Ces honoraires ont été versés en contrepartie de l’activité de M. [W] et M. [C] au sein de la société.’

Il appartient alors à la société, qui conteste avoir effectivement versé des honoraires en contrepartie d’un travail à un salarié et au gérant, de justifier que le terme ‘honoraires’ a été utilisé à tort et qu’il s’agissait d’un dédommagement pour le prêt de matériels techniques professionnels appartenant aux deux intéressés qui ne reçoivent aucune rémunération de la part de la société.

Or, d’une part, aucun document clair ne permet de constater que le matériel invoqué appartenait à M. [W] ou M. [C], en l’absence de factures à leur nom, les photographies produites de matériels vidéo qui auraient été prises chez les intéressés dans le cadre du travail de la société ne pouvant apporter cette démonstration.

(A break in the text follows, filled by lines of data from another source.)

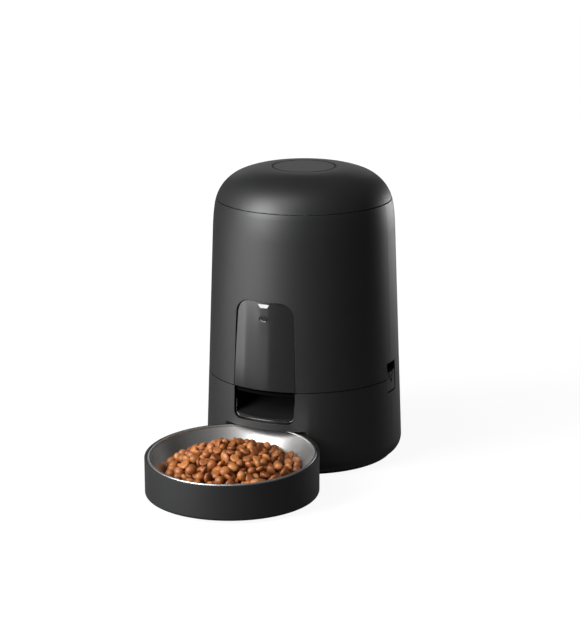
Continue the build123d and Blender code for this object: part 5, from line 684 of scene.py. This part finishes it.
def stage_floor():
    """White floor that keeps the object's soft shadow and stays dark in reflections."""
    s = FLOOR_HALF
    mesh = bpy.data.meshes.new("floor")
    mesh.from_pydata([(-s, -s, 0), (s, -s, 0), (s, s, 0), (-s, s, 0)], [], [(0, 1, 2, 3)])
    m = bpy.data.materials.new("floor_pale")
    m.use_nodes = True
    m.node_tree.nodes.clear()
    out = node(m, "ShaderNodeOutputMaterial")
    add = node(m, "ShaderNodeAddShader")
    diffuse = node(m, "ShaderNodeBsdfDiffuse")
    diffuse.inputs["Color"].default_value = (FLOOR_GREY, FLOOR_GREY, FLOOR_GREY, 1)
    glow = node(m, "ShaderNodeEmission")
    path = node(m, "ShaderNodeLightPath")
    pale = spread(m, vector_calc(m, "LENGTH", coords(m)), FLOOR_NEAR, 1.0, *FLOOR_FADE)
    near = calc(m, "MULTIPLY", shown_ray(m, path), pale)
    soft = calc(m, "MULTIPLY", path.outputs["Is Glossy Ray"], GLOSSY_FLOOR)
    link(m, calc(m, "MAXIMUM", near, soft), glow.inputs["Strength"])
    link(m, diffuse.outputs[0], add.inputs[0])
    link(m, glow.outputs[0], add.inputs[1])
    link(m, add.outputs[0], out.inputs[0])
    mesh.materials.append(m)
    put("floor", mesh)


def stage_world():
    """White to the camera, dim in reflections and as ambient light."""
    w = bpy.data.worlds.new("studio")
    bpy.context.scene.world = w
    w.use_nodes = True
    w.node_tree.nodes.clear()
    out = node(w, "ShaderNodeOutputWorld")
    back = node(w, "ShaderNodeBackground")
    back.inputs["Color"].default_value = (1.0, 1.0, 1.0, 1.0)
    path = node(w, "ShaderNodeLightPath")
    soft = calc(w, "MULTIPLY", path.outputs["Is Glossy Ray"], GLOSSY_WORLD)
    both = calc(w, "MAXIMUM", shown_ray(w, path), soft)
    link(w, calc(w, "MAXIMUM", both, AMBIENT), back.inputs["Strength"])
    link(w, back.outputs[0], out.inputs[0])


def softbox(name, azimuth, elevation, distance, wide, high, power):
    """Rectangular lamp; azimuth is counted from the camera, positive to its right."""
    a = CAMERA_AZ + math.radians(azimuth)
    e = math.radians(elevation)
    at = CENTRE + distance * Vector((math.sin(a) * math.cos(e), -math.cos(a) * math.cos(e),
                                     math.sin(e)))
    lamp = bpy.data.lights.new(name, "AREA")
    lamp.shape = "RECTANGLE"
    lamp.size, lamp.size_y = wide, high
    lamp.energy = power
    o = put(name, lamp)
    o.location = at
    o.visible_camera = False
    o.rotation_mode = "QUATERNION"
    o.rotation_quaternion = (CENTRE - at).to_track_quat("-Z", "Y")


stage_floor()
stage_world()
for values in LAMPS:
    softbox(*values)

view = bpy.data.cameras.new("view")
view.sensor_width = 36.0
view.lens = LENS
view.clip_start, view.clip_end = 0.1, 20.0
camera = put("view", view)
camera.location = PLACE
camera.rotation_mode = "QUATERNION"
camera.rotation_quaternion = (TARGET - PLACE).to_track_quat("-Z", "Y") @ Matrix.Rotation(
    ROLL, 3, "Z").to_quaternion()
bpy.context.scene.camera = camera
bpy.context.scene.view_settings.view_transform = "Standard"
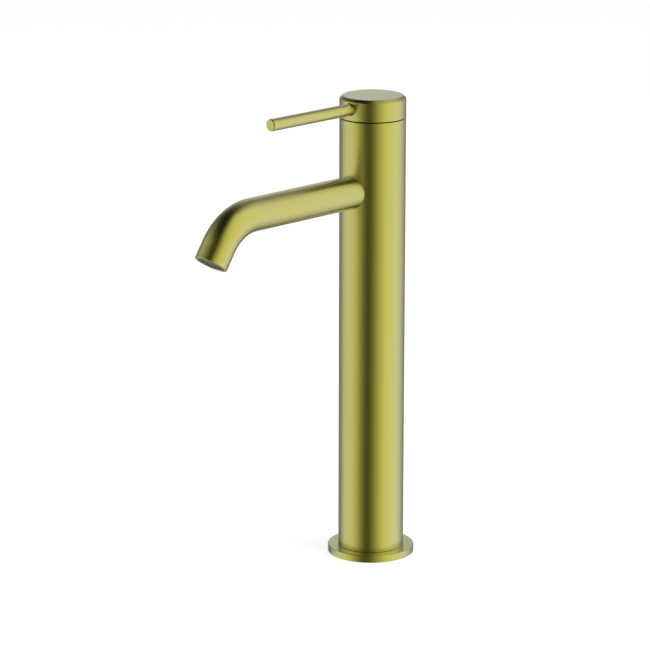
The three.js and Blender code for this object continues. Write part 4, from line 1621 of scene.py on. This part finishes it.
@dataclass
class Handle:
    """The cap and the pin lever that turn and lift, with what holds them on the spindle."""

    rim_gap: float = 0.7 * MM  # between the column and the cap
    rim_edge: float = 0.15 * MM
    chamfer_width: float = 2.25 * MM
    chamfer_height: float = 1.95 * MM
    chamfer_edge: float = 0.30 * MM
    hollow_steps: int = 24  # of the hollow's outline
    hub_radius: float = 8.0 * MM
    hub_drop: float = 6.5 * MM  # from the hollow's roof down to the hub's end
    hub_root: float = 2.0 * MM  # how far the hub goes into the cap
    spindle_width: float = 8.0 * MM
    spindle_depth: float = 7.0 * MM
    spindle_heel: float = 3.6 * MM  # from the pivot down to the square's end
    spindle_entry: float = 0.5 * MM  # how far it goes in past the hollow's roof
    spindle_edge: float = 0.5 * MM
    ball_reach: float = 6.8 * MM  # from the pivot down to the ball's middle
    ball_radius: float = 1.7 * MM
    ball_neck: float = 1.3 * MM  # radius
    lever_edge: float = 0.95 * MM
    lever_socket: float = 4.5 * MM  # how far the lever's full width goes into the cap
    seat_edge: float = 0.2 * MM
    sink: float = 0.20 * MM  # the countersink round the lever's hole
    stub_radius: float = 2.5 * MM  # of the lever's thin inner end
    screw_radius: float = 2.5 * MM
    screw_thread: Thread = Thread(depth=0.3 * MM, pitch=0.8 * MM)
    screw_head: float = 0.3 * MM  # plain stretch before the thread
    screw_key: float = 1.45 * MM  # radius of the key's hexagon, to its corners
    screw_key_depth: float = 2.4 * MM
    screw_tip: float = 1.2 * MM  # radius of its flat end
    screw_room: float = 1.0 * MM  # ahead of the screw's tip
    plug_radius: float = 2.7 * MM
    plug_edge: float = 0.3 * MM

    def __post_init__(self) -> None:
        """Takes the sizes that the frame settles."""
        column_top = height_span("column")[1]
        self.radius, self.top = radius_of("handle_cap"), height_span("handle_cap")[1]
        self.rim = column_top + self.rim_gap
        self.hollow = math.hypot(self.radius, column_top - PIVOT - Column.edge) + FIT
        self.hub_low = self.hollow - self.hub_drop
        self.spindle_top = self.hollow + self.spindle_entry
        self.front = pointing_forward(middle("lever_rod").z)
        self.lever_radius = radius_of("lever_rod")
        self.lever_seat = self.radius - self.lever_socket
        self.stub_end, self.lever_tip = forward_span("lever_rod")

    def lever_cutter(self) -> Workpiece:
        """The cutter for the lever's stepped hole, with its countersink.

        Returns:
            The cutter, in place.
        """
        hole, stub = self.lever_radius + CLOSE_FIT, self.stub_radius + FIT
        floor, mouth = self.stub_end - FIT, self.radius - self.sink
        return Workpiece.turned([
            (0, floor), (stub, floor), (stub, self.lever_seat), (hole, self.lever_seat),
            (hole, mouth - self.sink), (hole + self.sink + OVERRUN, mouth + OVERRUN), (0, mouth + OVERRUN),
        ], self.front)

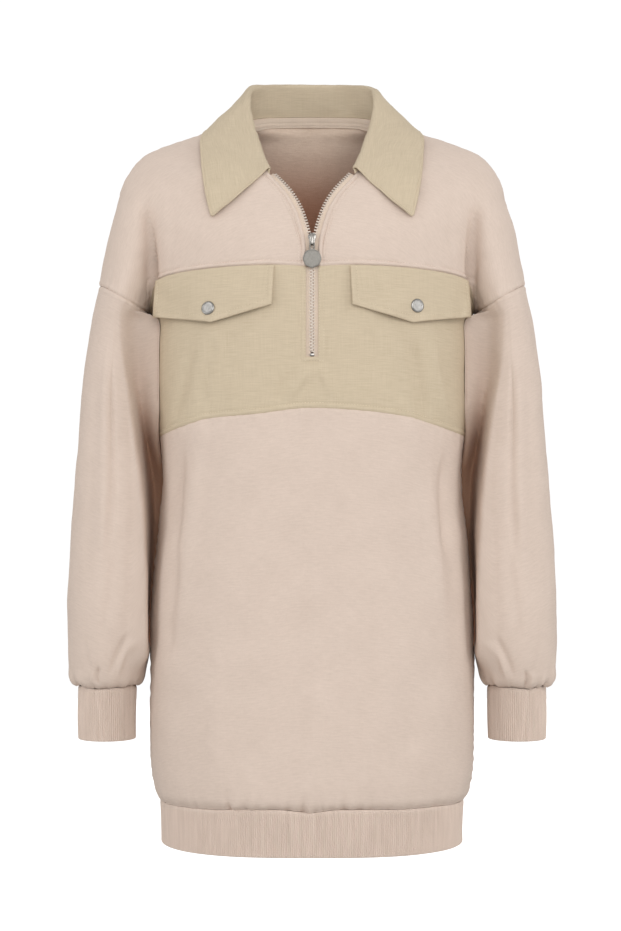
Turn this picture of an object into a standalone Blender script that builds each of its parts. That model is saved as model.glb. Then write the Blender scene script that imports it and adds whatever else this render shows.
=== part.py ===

D’autre part, la société ne produit aucune facture d’honoraires détaillant les sommes versées pour prêts effectués par la société, en détaillant par exemple le matériel loué et les périodes de locations.

En l’absence de preuves suffisantes démontrant que les ‘honoraires’ versées à MM. [W] et [C] n’en sont pas, la société ne contestant pas les montants des autres chefs de redressement, le jugement sera confirmé en toutes ses dispositions.

Sur les dépens

La société, qui succombe à l’instance, est condamnée aux dépens d’appel.

PAR CES MOTIFS

La cour, après en avoir délibéré, statuant publiquement et par arrêt contradictoire,

Confirme le jugement rendu le 19 novembre 2020 par le pôle social du tribunal judiciaire de Versailles (RG n°17/00285) en toutes ses dispositions ;

Y ajoutant,

Condamne la société [5] aux dépens d’appel ;

Prononcé par mise à disposition de l’arrêt au greffe de la cour, les parties en ayant été préalablement avisées dans les conditions prévues au deuxième alinéa de l’article 450 du code de procédure civile.

Signé par Madame Sylvia Le Fischer, Président, et par Madame Morgane Baché, Greffier, auquel le magistrat signataire a rendu la minute.